One of seven men accused of plotting to blow up the Sears Tower has admitted swearing allegiance to al-Qaida and told investigators he and the others planned to bomb five FBI buildings, a prosecutor said Thursday.
Lyglenson Lemorin, a Haitian national, also admitted to attending military training in Miami and other parts of Florida to carry out the mission, Assistant U.S. Attorney Richard Getchell said during Lemorin’s hearing before a U.S. magistrate.
Getchell also said that the alleged ringleader, Narseal Batiste, had told an FBI informant that his contacts from a delivery job he once held were going to help his group use tunnels under Chicago to stage an attack.
Lemorin is one of seven men suspected in the terror plot who were arrested last week on conspiracy charges at the group’s alleged hide-out in a Miami warehouse. He was ordered held without bond Thursday and transferred to Miami to stand trial.
Getchell said Batiste told the informant, who posed as an al-Qaida member, that with the terror group’s support he could get his plans going in less than a year.
The indictment against the men alleges Batiste planned an attack he said would be “as good or greater than 9/11,” although authorities say his group had no explosives and lacked adequate funding.
Allegedly admired bin Laden
At repeated meetings with the informant, Batiste said he admired Osama bin Laden, was honored and excited that al-Qaida would align itself with his group and said he had members in Chicago and Louisiana, Getchell said.
Authorities have said that although the seven defendants thought the informant was with al-Qaida, they never actually made contact with the terrorist network.
The prosecutor read from the pledge that he said Lemorin and the other defendants took. They pledged to represent Osama bin Laden, and were committed to be Islamic soldiers engaged in jihad and that they would keep to the path of holy war until God’s word was exalted.
According to Getchell, Batiste was planning to take down the Sears Tower with dynamite. Batiste allegedly said he had worked in Chicago for a delivery firm and could count on former employees there to help plan the attack through the tunnel system in Chicago, Getchell said.
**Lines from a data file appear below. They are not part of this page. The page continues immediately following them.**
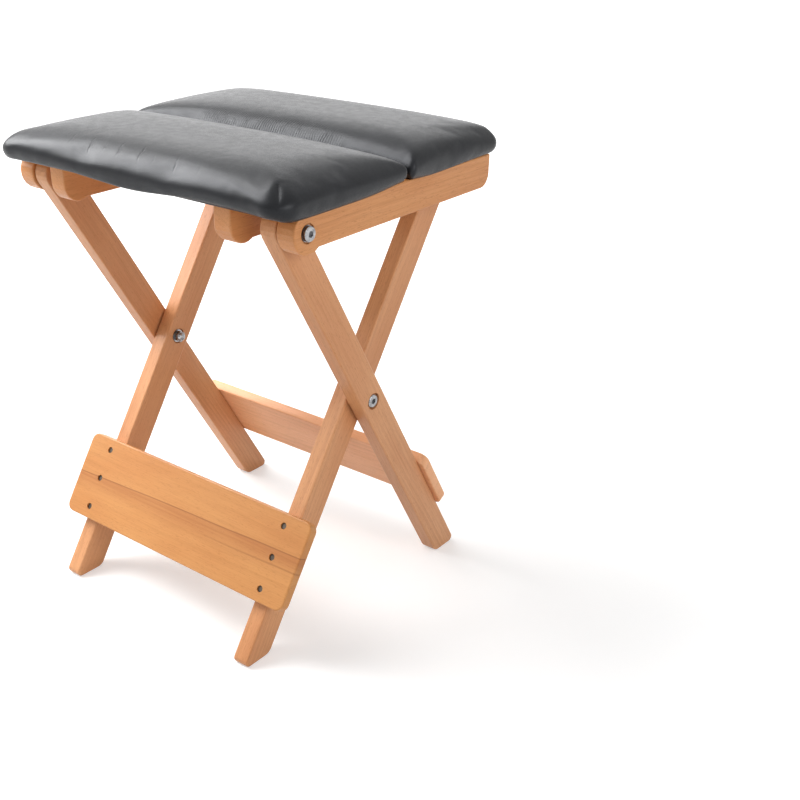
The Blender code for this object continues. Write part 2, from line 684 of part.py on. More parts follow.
def make_pivot_bolts(bodies, steel):
    """Bolt, washer, spacer and sleeve nut where the seat turns on the outer legs."""
    body = bodies["outer_legs"]
    bore = BOLT_RADIUS + BORE_GAP
    outside = OUTER_RAIL_LANE[1]
    inside = OUTER_LEG_LANE[0]
    rail_floor = outside - PIVOT_SINK
    head_seat = rail_floor + 2 * FACE_GAP + WASHER_THICKNESS
    flange_face = inside + SLEEVE_RECESS
    flange_seat = flange_face + SLEEVE_FLANGE
    flange_floor = flange_seat + FACE_GAP
    sleeve_tip = flange_face + SLEEVE_LENGTH
    for word, side in SIDES.items():
        out = RIGHT * side
        rail_hole = (
            (OUTER_RAIL_LANE[0] - CUTTER_OVERRUN, bore, 0),
            (rail_floor, bore, 0),
            (rail_floor, COUNTERBORE_RADIUS, 0),
            (outside + CUTTER_OVERRUN, COUNTERBORE_RADIUS, 0),
        )
        Piece.made[f"outer_rail_{word}"].drill(SEAT_PIVOT.copy(), out, rail_hole)
        leg_hole = (
            (inside - CUTTER_OVERRUN, SLEEVE_FLANGE_RADIUS + BORE_GAP, 0),
            (flange_floor, SLEEVE_FLANGE_RADIUS + BORE_GAP, 0),
            (flange_floor, SLEEVE_RADIUS + BORE_GAP, 0),
            (sleeve_tip + FACE_GAP, SLEEVE_RADIUS + BORE_GAP, 0),
            (sleeve_tip + FACE_GAP, bore, 0),
            (OUTER_LEG_LANE[1] + CUTTER_OVERRUN, bore, 0),
        )
        Piece.made[f"outer_leg_{word}"].drill(SEAT_PIVOT.copy(), out, leg_hole)
        make_bolt(
            f"pivot_bolt_{word}", body, steel, on_side(side, head_seat, SEAT_PIVOT), out,
            head_seat - flange_face - FACE_GAP,
        )
        make_washer(
            f"pivot_washer_{word}", body, steel,
            on_side(side, rail_floor + FACE_GAP, SEAT_PIVOT), out,
            WASHER_THICKNESS, WASHER_RADIUS,
        )
        make_washer(
            f"pivot_spacer_{word}", body, steel,
            on_side(side, OUTER_LEG_LANE[1] + FACE_GAP, SEAT_PIVOT), out,
            RAIL_PLAY - 2 * FACE_GAP, SPACER_RADIUS,
        )
        sleeve = Piece(f"pivot_sleeve_nut_{word}", body, steel)
        face = on_side(side, flange_face, SEAT_PIVOT)
        stations = (
            (0.0, SLEEVE_FLANGE_RADIUS, 0),
            (SLEEVE_FLANGE, SLEEVE_FLANGE_RADIUS, 0),
            (SLEEVE_FLANGE, SLEEVE_RADIUS, 0),
            (SLEEVE_LENGTH, SLEEVE_RADIUS, 0),
        )
        sleeve.turn(face, out, stations)
        hole = ((-CUTTER_OVERRUN, bore, 0), (SLEEVE_LENGTH + CUTTER_OVERRUN, bore, 0))
        sleeve.drill(face, out, hole)


def world_box(objects):
    """The box round the finished solids, as (low, high)."""
    graph = bpy.context.evaluated_depsgraph_get()
    corners = []
    for obj in objects:
        solid = obj.evaluated_get(graph)
        corners += [solid.matrix_world @ Vector(corner) for corner in solid.bound_box]
    low = Vector(min(corner[i] for corner in corners) for i in range(3))
    high = Vector(max(corner[i] for corner in corners) for i in range(3))
    return low, high


def main():
    for old in list(bpy.data.objects):
        bpy.data.objects.remove(old, do_unlink=True)
    leg_wood = new_material("leg_wood", LEG_COLOUR, 0.42)
    rail_wood = new_material("rail_wood", RAIL_COLOUR, 0.42)
    front_wood = new_material("front_board_wood", FRONT_BOARD_COLOUR, 0.40)
    rear_wood = new_material("rear_board_wood", REAR_BOARD_COLOUR, 0.42)
    plywood = new_material("seat_plywood", PLYWOOD_COLOUR, 0.70)
    leather = new_material("seat_leather", LEATHER_COLOUR, 0.38)
    steel = new_material("bolt_steel", STEEL_COLOUR, 0.28, 1.0)
    dark_steel = new_material("screw_steel", DARK_STEEL_COLOUR, 0.45, 1.0)

    stool = new_body("stool", Vector((0, 0, 0)), None)
    bodies = {
        "outer_legs": stool,
        "inner_legs": new_body("inner_leg_axis", CROSSING, stool["empty"]),
        "seat": new_body("seat_axis", SEAT_PIVOT, stool["empty"]),
    }
    make_legs(bodies, leg_wood)
    make_rails(bodies, rail_wood)
    make_boards(bodies, front_wood, rear_wood, dark_steel)
    make_seat(bodies, leather, plywood, dark_steel)
    make_leg_rests(bodies, rail_wood, dark_steel)
    make_crossing_bolts(bodies, steel)
    make_pivot_bolts(bodies, steel)
    nodes = [piece.build() for piece in Piece.made.values()]

    bpy.context.view_layer.update()
    low, high = world_box(nodes)
    slide = -(low.y + high.y) / 2
    stool["empty"].location.y = slide
    bpy.context.view_layer.update()
    print("stool box in mm:", [round(side / MM, 2) for side in high - low])
    print("slide along Y in mm:", round(slide / MM, 3))
    for name in ("inner_legs", "seat"):
        place = bodies[name]["empty"].matrix_world.translation
        print(name, "axis in mm:", [round(value / MM, 3) for value in place])


main()
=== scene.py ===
"""Looks of the folding yoga stool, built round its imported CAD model.

Metres, +Z up, -Y the stool's front. The CAD wood and metal stay and get their finishes here. The
two cushions are replaced: each is a fine leather skin that a cloth simulation puffs a little. The
creases and gathers are relief in the leather's material.
"""

import math

import bpy
import numpy as np
from mathutils import Matrix, Vector

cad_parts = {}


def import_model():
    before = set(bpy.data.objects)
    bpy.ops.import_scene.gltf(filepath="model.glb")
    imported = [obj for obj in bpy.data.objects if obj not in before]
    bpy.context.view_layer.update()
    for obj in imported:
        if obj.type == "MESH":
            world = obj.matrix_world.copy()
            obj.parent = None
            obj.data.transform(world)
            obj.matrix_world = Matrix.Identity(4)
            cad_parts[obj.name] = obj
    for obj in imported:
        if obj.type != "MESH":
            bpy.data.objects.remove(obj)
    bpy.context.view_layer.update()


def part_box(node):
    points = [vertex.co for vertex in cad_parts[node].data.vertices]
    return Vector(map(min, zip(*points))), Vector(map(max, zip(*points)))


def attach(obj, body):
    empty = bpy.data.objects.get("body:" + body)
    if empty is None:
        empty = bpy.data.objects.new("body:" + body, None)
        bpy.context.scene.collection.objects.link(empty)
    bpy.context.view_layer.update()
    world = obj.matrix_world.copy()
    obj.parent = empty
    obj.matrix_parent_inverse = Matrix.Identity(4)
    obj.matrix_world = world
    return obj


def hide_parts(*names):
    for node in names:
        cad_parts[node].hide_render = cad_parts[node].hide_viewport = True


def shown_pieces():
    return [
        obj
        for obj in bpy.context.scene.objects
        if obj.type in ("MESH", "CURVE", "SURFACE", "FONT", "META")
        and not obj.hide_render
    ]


MM = 0.001

# The fitted camera, in millimetres and pixels of the 800 by 800 photograph. It was fitted about the
# drawing's own datum, from which the stool slides along Y
SLIDE = 5.04
EYE = (706.727, -745.166, 649.911)
LOOK_RIGHT = (0.772377, 0.635162, -0.001573)
LOOK_UP = (-0.298861, 0.365608, 0.881484)
LOOK_FORWARD = (-0.560460, 0.680368, -0.472212)
FOCAL_PIXELS = 1126.667
CENTRE_PIXEL = (329.488, 466.258)
PHOTO_SIDE = 800
SENSOR = 36.0

# Light: the world's share on the object, and each lamp's place, target, size and watts
AMBIENT = 0.36
STOOL_MIDDLE = (0.0, 0.0, 0.3)
SEAT_MIDDLE = (0.0, 0.0, 0.43)
LAMPS = {
    "top_softbox": ((-1.25, -0.30, 2.2), SEAT_MIDDLE, (1.9, 1.0), 42.0),
    "back_softbox": ((-1.5, 1.7, 0.95), SEAT_MIDDLE, (2.4, 1.1), 8.8),
    "left_softbox": ((-1.36, -0.52, 1.24), SEAT_MIDDLE, (1.05, 0.85), 30.0),
    "front_softbox": ((-1.25, -1.40, 1.60), SEAT_MIDDLE, (0.8, 0.8), 3.0),
    "right_softbox": ((2.0, -0.3, 1.0), STOOL_MIDDLE, (1.2, 1.2), 16.0),
}

# Floor: its glow for the camera and reflections rises with the distance from the stool
FLOOR_HALF_SIDE = 6.0
FLOOR_DEPTH = 0.0002
FLOOR_TONE = 0.68
GLOW_REACH = (0.35, 1.9)
GLOW_NEAR = 0.42
GLOW_FAR = 0.85

# The legs' leans from the floor, and how far up the front board its lowest screws sit, in metres
INNER_LEAN = math.radians(56.0)
OUTER_LEAN = math.radians(58.75)
FRONT_SCREW_RISE = 0.0121

# Woods: the main tone, the tone of its clouds and the tone of its lines and flecks
LEG_TONES = ((214, 156, 110), (202, 140, 94), (158, 98, 56))
RAIL_TONES = ((210, 146, 92), (196, 128, 74), (150, 88, 44))
FRONT_BOARD_TONES = ((204, 145, 86), (195, 132, 75), (160, 98, 49))
# The rear board's tones are lighter than the other beech: painted light, standing in for the light from
# behind and above that falls on its face
REAR_BOARD_PAINTED_LIGHT_TONES = ((244, 184, 138), (234, 169, 122), (188, 124, 80))

# Wood figure: noise cells per metre along, across and through the grain, and lengths in metres
WANDER_CELLS = (5.0, 26.0, 26.0)
WANDER_REACH = 0.022
UNEVEN_CELLS = (7.0, 60.0, 60.0)
FIBRE_CELLS = (26.0, 900.0, 900.0)
FLECK_CELLS = (230.0, 1500.0, 1500.0)
CLOUD_CELLS = (6.0, 22.0, 22.0)
RING_SLANT = 0.55
RING_DARKEST = 0.93
FIBRE_SHARE = 0.16
FLECK_SHARE = 0.34
FIBRE_DEPTH = 0.00006

# The front board's dark streak, in metres above the board's lower edge
BAND_TOP = 0.0476
BAND_SLOPE = 0.027
BAND_BOW = 0.006
BAND_FADE = 0.022
BAND_CELLS = (5.0, 260.0, 1.0)
SECOND_LINE_BELOW = 0.0146
SECOND_LINE_HALF = 0.0016
BAND_TONES = {"body": (166, 101, 54), "edge": (122, 69, 36), "second": (142, 84, 45)}

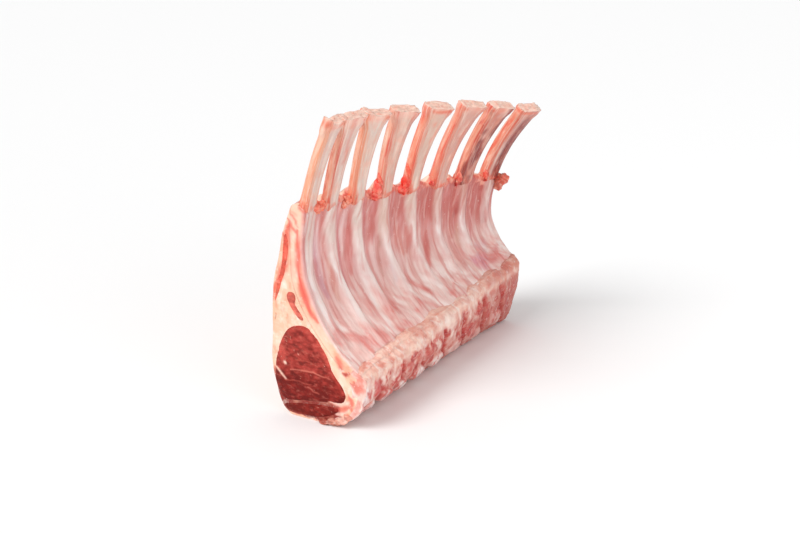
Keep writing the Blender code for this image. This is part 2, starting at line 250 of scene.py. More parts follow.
def cubeShell(counts, plain=()):
    # the six faces of a lattice of counts[0] x counts[1] x counts[2] points, welded by their
    # place in it; faces named in plain get a coarse middle that is laced to their fine border;
    # gives each point's three shares along the lattice, the quads and the triangles
    quads, triangles = [], []
    counts = np.array(counts)

    def key(axis, side, u, v):
        # one whole number for each place in the lattice
        place = np.zeros(np.broadcast(u, v).shape + (3,), int)
        place[..., axis] = (counts[axis] - 1) * side
        place[..., (axis + 1) % 3] = u
        place[..., (axis + 2) % 3] = v
        return (place[..., 0] * counts[1] + place[..., 1]) * counts[2] + place[..., 2]

    def grid(axis, side, us, vs):
        # a face of quads, turned outwards
        u, v = np.meshgrid(us, vs, indexing="ij")
        keys = key(axis, side, u, v)
        cells = np.stack([keys[:-1, :-1], keys[1:, :-1], keys[1:, 1:], keys[:-1, 1:]], -1)
        cells = cells.reshape(-1, 4)
        quads.append(cells if side else cells[:, ::-1])

    for axis in range(3):
        nu, nv = counts[(axis + 1) % 3], counts[(axis + 2) % 3]
        for side in (0, 1):
            if (axis, side) not in plain:
                grid(axis, side, np.arange(nu), np.arange(nv))
                continue
            us = np.unique(np.linspace(3, nu - 4, max(2, nu // 8)).astype(int))
            vs = np.unique(np.linspace(3, nv - 4, max(2, nv // 8)).astype(int))
            grid(axis, side, us, vs)
            u = np.concatenate([np.arange(nu), np.full(nv - 1, nu - 1), np.arange(nu - 1)[::-1],
                                np.zeros(nv - 1, int)])
            v = np.concatenate([np.zeros(nu, int), np.arange(1, nv), np.full(nu - 1, nv - 1),
                                np.arange(nv - 1)[::-1]])
            nearU = us[np.abs(us[None] - u[:, None]).argmin(1)]
            nearV = vs[np.abs(vs[None] - v[:, None]).argmin(1)]
            rim, inner = key(axis, side, u, v), key(axis, side, nearU, nearV)
            lace = np.stack([rim[:-1], rim[1:], inner[:-1]], -1)
            turn = np.stack([rim[1:], inner[1:], inner[:-1]], -1)[inner[1:] != inner[:-1]]
            cells = np.vstack([lace, turn])
            triangles.append(cells if side else cells[:, ::-1])
    quads = np.vstack(quads)
    triangles = np.vstack(triangles) if triangles else np.zeros((0, 3), int)
    keys, order = np.unique(np.concatenate([quads.ravel(), triangles.ravel()]), return_inverse=True)
    order = order.ravel()
    place = spot(keys // (counts[1] * counts[2]), keys // counts[2] % counts[1], keys % counts[2])
    shares = (place / (counts - 1)).T
    return shares, order[:quads.size].reshape(-1, 4), order[quads.size:].reshape(-1, 3)


def tubeShell(rows, around):
    # rows of closed rings; the first and last row are a single point each
    ring = np.arange((rows - 2) * around).reshape(rows - 2, around) + 1
    turned = np.roll(ring, -1, axis=1)
    quads = np.stack([ring[:-1], turned[:-1], turned[1:], ring[1:]], -1).reshape(-1, 4)
    last = (rows - 2) * around + 1
    first = np.stack([np.zeros(around, int), turned[0], ring[0]], -1)
    end = np.stack([np.full(around, last), ring[-1], turned[-1]], -1)
    return quads, np.vstack([first, end])


def tubePoints(rowsOfRings):
    # drops all but one point of the two end rows
    flat = rowsOfRings[1:-1].reshape(-1, rowsOfRings.shape[-1])
    return np.vstack([rowsOfRings[0, :1], flat, rowsOfRings[-1, :1]])


def linear(paint):
    # screen colour to light
    paint = np.clip(paint, 0.0, 1.0)
    return np.where(paint <= 0.04045, paint / 12.92, ((paint + 0.055) / 1.055) ** 2.4)


def makePiece(name, points, quads, triangles, paint, flow, material, slot, nodes=()):
    # points in centimetres; paint is the screen colour of each point, kept as "tint", and flow
    # is a coordinate that follows the fibres, kept as "flow"
    corners = points[triangles] if len(triangles) else np.zeros((0, 3, 3))
    sides = points[quads] if len(quads) else np.zeros((0, 4, 3))
    volume = np.einsum("ij,ij->", corners[:, 0], np.cross(corners[:, 1], corners[:, 2]))
    volume += np.einsum("ij,ij->", sides[:, 0], np.cross(sides[:, 1], sides[:, 2]))
    volume += np.einsum("ij,ij->", sides[:, 0], np.cross(sides[:, 2], sides[:, 3]))
    if volume < 0:
        quads, triangles = quads[:, ::-1], triangles[:, ::-1]
    mesh = bpy.data.meshes.new(name)
    mesh.vertices.add(len(points))
    mesh.vertices.foreach_set("co", (points * 0.01).ravel())
    loops = np.concatenate([quads.ravel(), triangles.ravel()])
    starts = np.concatenate([np.arange(len(quads)) * 4,
                             len(quads) * 4 + np.arange(len(triangles)) * 3])
    mesh.loops.add(len(loops))
    mesh.loops.foreach_set("vertex_index", loops)
    mesh.polygons.add(len(starts))
    mesh.polygons.foreach_set("loop_start", starts)
    mesh.update(calc_edges=True)
    mesh.validate()
    tint = mesh.attributes.new("tint", "FLOAT_COLOR", "POINT")
    colours = np.column_stack([linear(paint), np.ones(len(points))])
    tint.data.foreach_set("color", colours.ravel())
    fibre = mesh.attributes.new("flow", "FLOAT_VECTOR", "POINT")
    fibre.data.foreach_set("vector", flow.ravel())
    mesh.shade_smooth()
    mesh.materials.append(material)
    piece = bpy.data.objects.new(name, mesh)
    scene.collection.objects.link(piece)
    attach(piece, "root")
    if nodes:
        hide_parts(*nodes)
    print(name, len(quads) * 2 + len(triangles), "triangles")


def lay(paint, mask, colour, strength=1.0):
    # draws the paint towards a colour where the mask is high
    share = (np.clip(mask, 0.0, 1.0) * strength)[..., None]
    paint += (np.array(colour) / 255.0 - paint) * share


def coat(like, colour):
    # one screen colour all over
    return np.zeros(like.shape + (3,)) + np.array(colour) / 255.0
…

According to the prosecution, between October and April, Batiste and others took video and photographs of several buildings in Miami which they offered to the informant as potential targets.
The prosecution had asked that Lemorin be denied bond, but Getchell said that even if it had been granted, Lemorin would have been taken into custody by immigration authorities. Although he’s a lawful permanent resident he can be deported based on his admitted alignment with a foreign terrorist organization.
Another defendant is an illegal immigrant from Haiti, but the other five are U.S. citizens.